Aloe's gaze instantly turned serious as the singular spore started to accept her vitality. She rejoiced that her first attempt was successful, but right now she had to focus on evolving the spore.

She was donning toughness as a precaution, so there would be no free grains of vitality for her over the evolution's course by donning recovery. Instead, Aloe had a handful of vitality pills on her other hand. The aloe veras had long grown, so in her free time – which was always – she milled Cure Grass and coated the resulting mush with aloe vera sap.

These new pellets were way inferior in quality to the original product as she lacked the same resources she had in the greenhouse. First of all, no sunlight to dry them. This may seem trivial, but with the copious humidity of the chasm, it was needed even more than before. Secondly, her lack of tools. She had to leave the finished pellets on the stone to dry, which was a bit yucky, but if she left them on any rag, they would stick to it and make a mess.

In other words, she was doing what she could with the tools at her disposal.

The drain of the death cap spore was so slow that even if it drained her whole reserves - and the drainage rate was on its way to do so – there was more than enough time to take the Cure Grass pellets.

She even remembered to keep her stomach empty!

Though at this point, it was a given. Just like keeping recovery off whenever she felt she was nearing that time of the month.

The low drain rate was very relative. It was significantly faster than the Blossomflame's, but because her reserves were eight mansworth big – large? Massive? Truth be told, she didn't know how to classify the magnitude of her reserves – she now had more of a breathing room even if the drainage was faster.

However because of the comparatively faster rate, Aloe had to consume her vitality pills rather early, otherwise her body wouldn't have time to digest and absorb the vitality. The loss wasn't massive as she started taking them at a tenth of her reserves, and it wasn't like she had a limited amount of pills any longer, but minimizing losses was important as there was a limit on how fast her stomach could absorb vitality.

If she reached that critical point, then she would no longer be able to restore vitality or evolve the plant.

Her backup plan for that was to run to the river and scratch her hand against the stone to separate the spore from her skin. As always, Evolution targets glued to her skin and refused to let go by any means. She was more than disposed to cut off a patch of skin or flesh to remove the evolving spore from her body if it ended up reaching that point.

"Nothing that the Blossomflames can't heal," she said aloud as she still poured vitality into the spore. She was going by her third pill now. "Now that I think about it, aren't I too over-reliant on Blossomflames?" A part of her was scared of how she was willing to sacrifice her own flesh without batting an eye.

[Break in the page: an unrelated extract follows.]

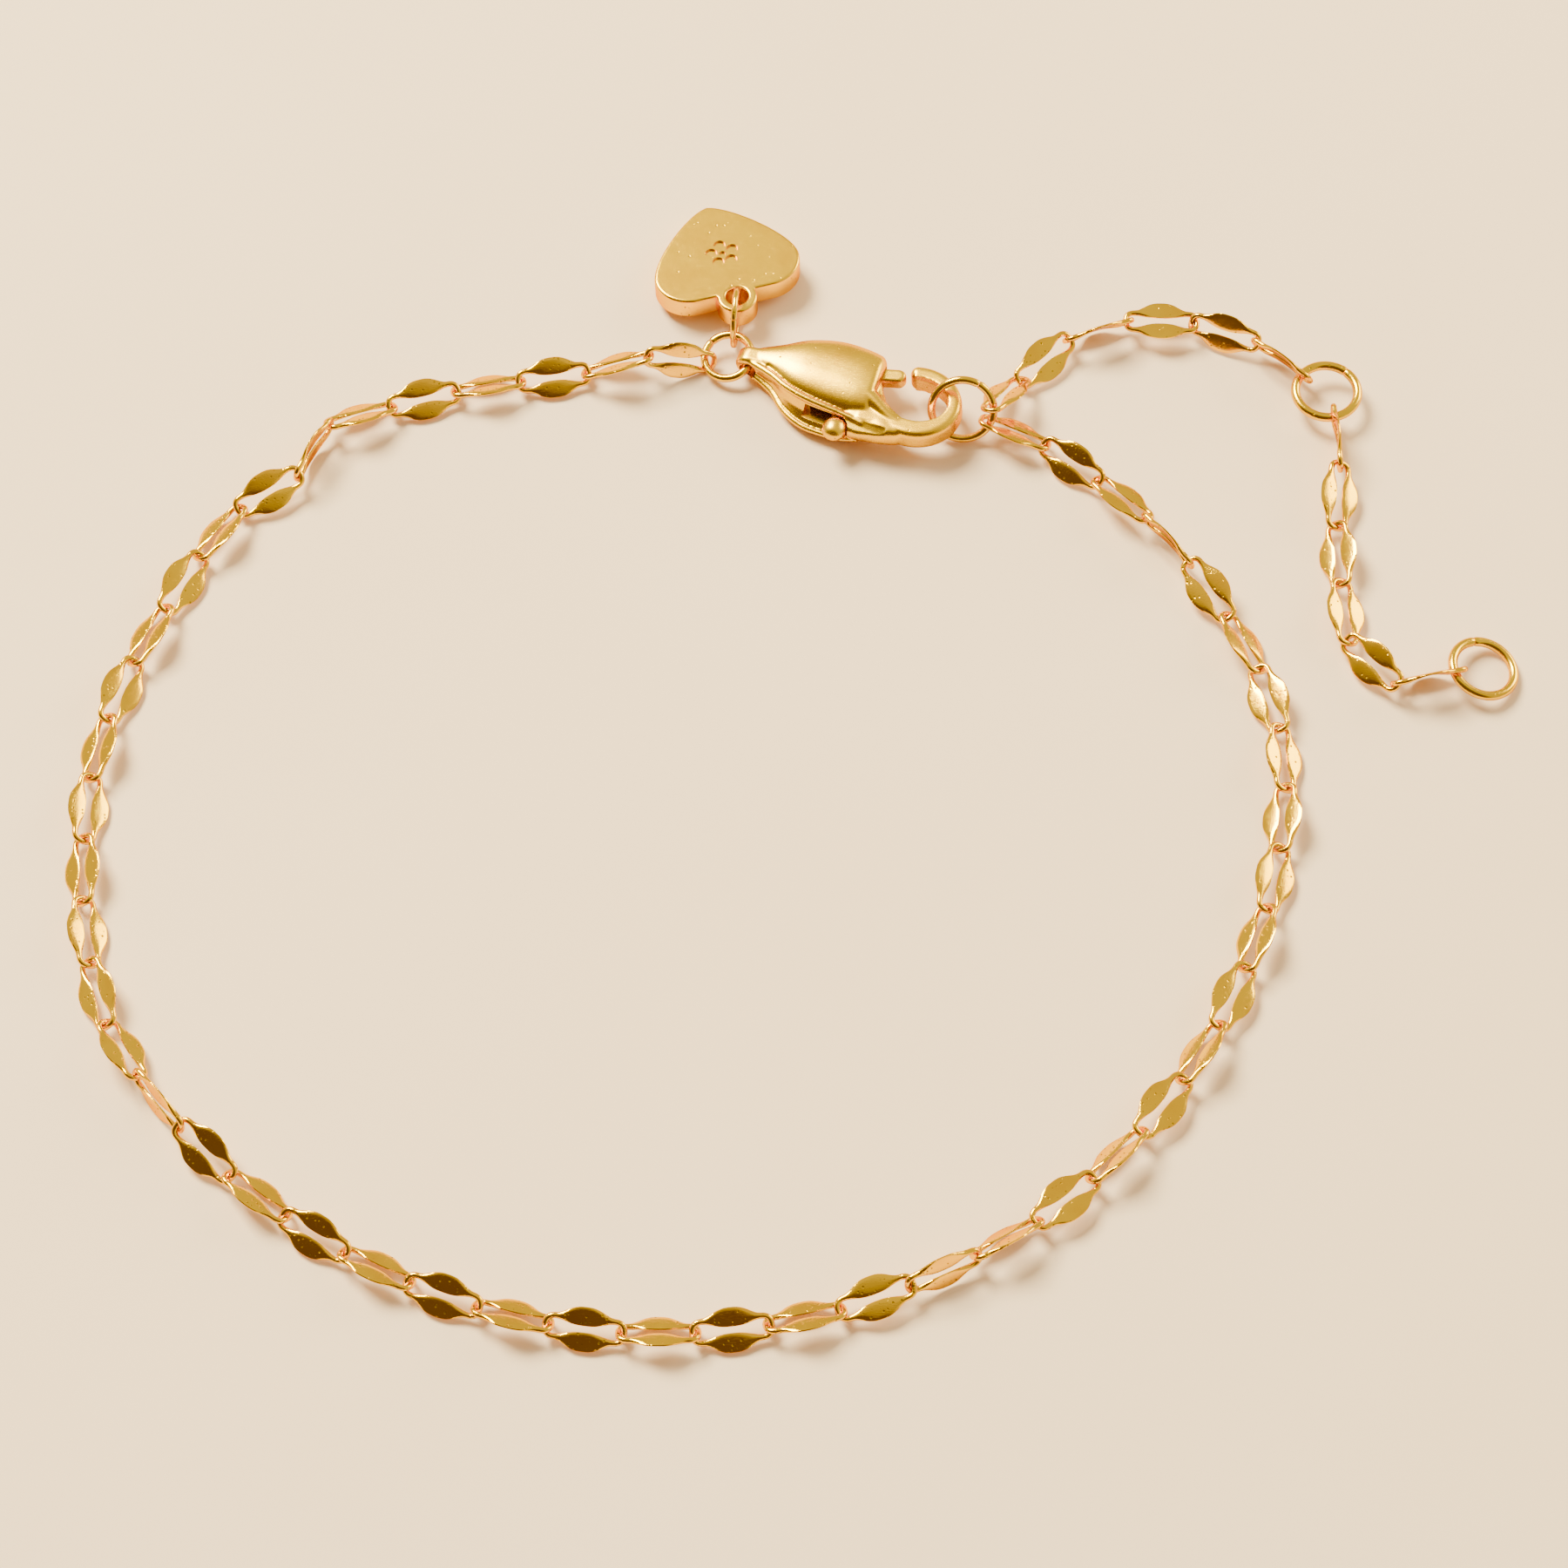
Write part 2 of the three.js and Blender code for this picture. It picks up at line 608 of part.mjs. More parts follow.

As she was right to take the fourth pill, the spore stopped intaking her vitality.

The cultivator couldn't help but exhale in relief. It had been a lot of vitality, but nothing insurmountable, and she was thankful for it.

"Not too shabby, only around ten mansworth," Aloe opened her hand to reveal a single spore emitting the faintest glow imaginable, which already revealed its evolved status. Her mind was already making plans about gathering multiple of them to have a non-Blossomflame source of light. "Let's hold our dwellers for a bit. I need to check if this spore is highly lethal or something along those lines first."

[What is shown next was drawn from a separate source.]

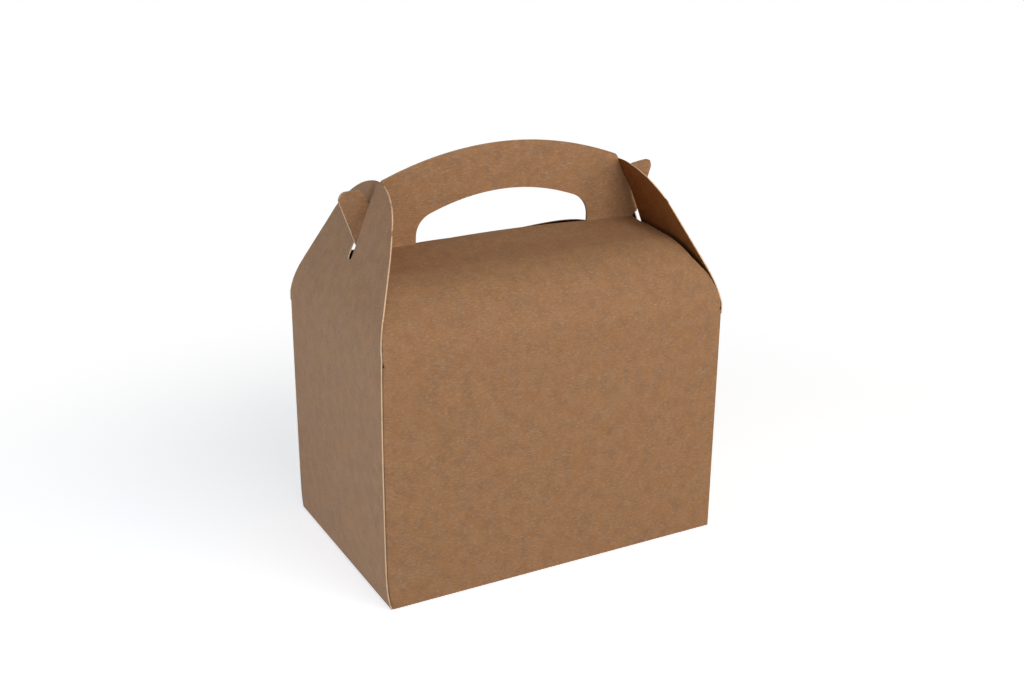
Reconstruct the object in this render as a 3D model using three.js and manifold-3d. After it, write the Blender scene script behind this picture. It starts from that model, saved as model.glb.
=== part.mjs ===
// A kraft board meal box with a carry handle: one die-cut, creased and glued sheet, shown closed.
// Millimetres, +Z up. The origin is the middle of the base, the front panel faces -Y, and the
// end panels face -X and +X. Every wall is drawn as a folded section of the sheet and then
// trimmed by the outline that the die cut, so folds, slots and hooks have their true form.
import * as THREE from "three";
import { mergeVertices } from "three/addons/utils/BufferGeometryUtils.js";
import Module from "manifold-3d";

// Body, outside sizes
const width = 152;
const depth = 102;
const wallHeight = 100; // the corner folds end here, and the closures and arches go on above
const board = 0.5; // thickness of the sheet
const cornerFold = 1.1; // outer radius of the upright and bottom folds
const seamFold = 0.8; // outer radius of the fold that turns into the glue flap
const glueFlap = 16;

// Closures, each a soft shoulder, a sloping roof and one half of the handle. The two meet at the
// same crease, but the sheet settles into a fuller brow in front and a steeper roof behind.
const creaseRise = 31; // above the walls
const creaseHeight = wallHeight + creaseRise;
const creaseFold = 0.4;
const frontBow = { shoulderRadius: 17, shoulderTurn: 35, browRadius: 30, roofPitch: 8.6 };
const backBow = { shoulderRadius: 14, shoulderTurn: 33, browRadius: 24, roofPitch: 17 };
const sheetGap = 0.3; // between the two halves of the handle
const sideClearance = 1; // from a closure's side edge to the arch

// Slot in each arch for the hooks
const slotWidth = 3.4;
const slotRise = 18.1; // top of the slot above the crease
const slotDrop = 3.8; // bottom of the slot below the crease
const slotTop = creaseHeight + slotRise;
const slotBottom = creaseHeight - slotDrop;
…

Carefully, she placed the spores on her hand on a boulder and cut a fresh veritas leaf. With some difficulty, she placed the glowing spore on the bleeding cut as, unlike seeds, the spore was very small and she couldn't grab it between her fingers and let it go.

When the parchment on the leaf started shifting, Aloe thought for an instant that she had wasted the leaf on herself, but she soon noticed that the spore was no longer in her hand.

The Aloe Veritas leaf revealed the following information.

Species: Radiating Undergrowth

Sobriquet: White Hole Cap

Description: An evolved member of the Amanitaceae family, a species known for its ability to grow anywhere, radiate indefinitely, and its absurd nutritional value.